Steve Benen has the September jobs report. Job growth cooled in September, falling short of expectations:

Though there were some concerns about the effects Hurricane Florence may have had on the U.S. job market, most projections pointed to monthly job growth in September around 194,000. The initial data suggests we fell short by a significant amount.

The September results are 25 percent below what economists had forecast.

SeptemberJobs

The Bureau of Labor Statistics reported this morning that the economy added 134,000 jobs in September, while the unemployment rate dropped further to 3.7%. The 134,000 is the lowest of the year to date.

On a more encouraging note, the revisions for the two previous months – July and August – were quite good, with a combined net gain of 87,000 jobs as compared to previous BLS reports.

In terms of the larger context, this morning’s data points to 1.875 million jobs created so far in 2018, which is quite good, and which is an improvement on the totals from the first nine months of 2017 (1.53 million). It’s also roughly identical to the numbers from 2015 (1.84 million) and 2016 (1.85 million).

That said, this year’s tally is still short of the totals from the first nine months of 2014 (2.19 million).

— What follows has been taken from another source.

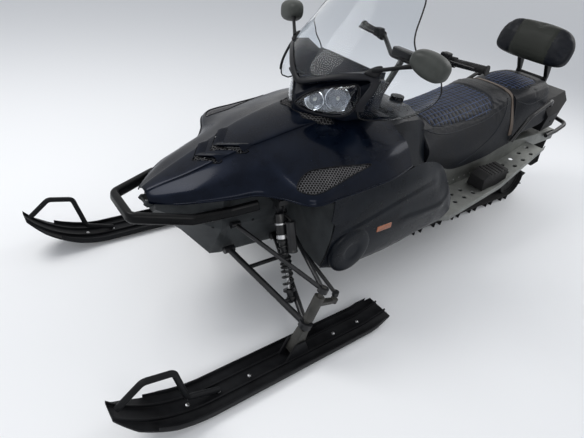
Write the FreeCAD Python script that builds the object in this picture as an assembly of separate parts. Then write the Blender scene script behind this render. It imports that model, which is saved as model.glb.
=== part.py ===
import FreeCAD, Part
import math
import os

V = FreeCAD.Vector

# Snowmobile for two riders. Millimetres. X forward, Y to the machine's left, Z up.
# The origin is on the ground, under the middle of the machine's length and width.

# Driving dimensions: track and its carriage
track_width = 381.0
track_pitch = 64.0
track_rows = 57
belt_thickness = 6.0
lug_height = 32.0
lug_thickness = 9.0
sprocket_radius = 88.5
sprocket_x = 205.0
sprocket_z = 325.0
idler_radius = 95.0
idler_x = -1280.0
wheel_gap = 0.4
roller_radius = 60.0
carrier_x = -520.0
carrier_z = 340.0
carrier_radius = 62.0
rail_nose_radius = 190.0
rail_nose_x = -40.0
rail_spacing = 250.0
rail_thickness = 14.0
rail_height = 52.0
shoe_height = 16.0
wheel_width = 22.0
axle_radius = 11.0

# Driving dimensions: tunnel and running boards
sheet = 3.0
tunnel_width = 430.0
tunnel_front_x = 350.0
tunnel_rear_x = -1470.0
tunnel_top_z = 500.0
tunnel_rise = 30.0
board_thickness = 5.0
board_lip = 22.0
seat_gap = 0.3

# Driving dimensions: skis and steering
ski_stance = 1090.0
ski_width = 150.0
ski_deck = 10.0
ski_tip_x = 1622.0
ski_tail_x = 420.0
ski_tip_z = 190.0
keel_height = 12.0
kingpin_x = 912.0
kingpin_z = 84.0
caster = 18.0
lower_eye = 96.0
upper_eye = 262.0
spindle_radius = 21.0
neck_radius = 12.0
top_pin_radius = 9.0
foot_half = 20.0
steering_arm = 100.0
arm_height = 200.0
tie_rod_radius = 8.0
link_half = 70.0
link_z = 390.0
column_tilt = 30.0
column_x = 50.0
column_z = 985.0
bar_radius = 11.0
grip_radius = 16.0
grip_length = 150.0
grip_end_y = 375.0
post_radius = 14.0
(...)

When the White House says this is the best growth “ever,” it apparently means “since 2014.”

As for the political implications, Donald Trump has now been in office for 20 full months – February 2017 through September 2018 – and in that time, the economy has created 3.8 million jobs. In the 20 full months preceding Trump’s presidency – June 2015 to January 2017 – the economy created 4.15 million jobs.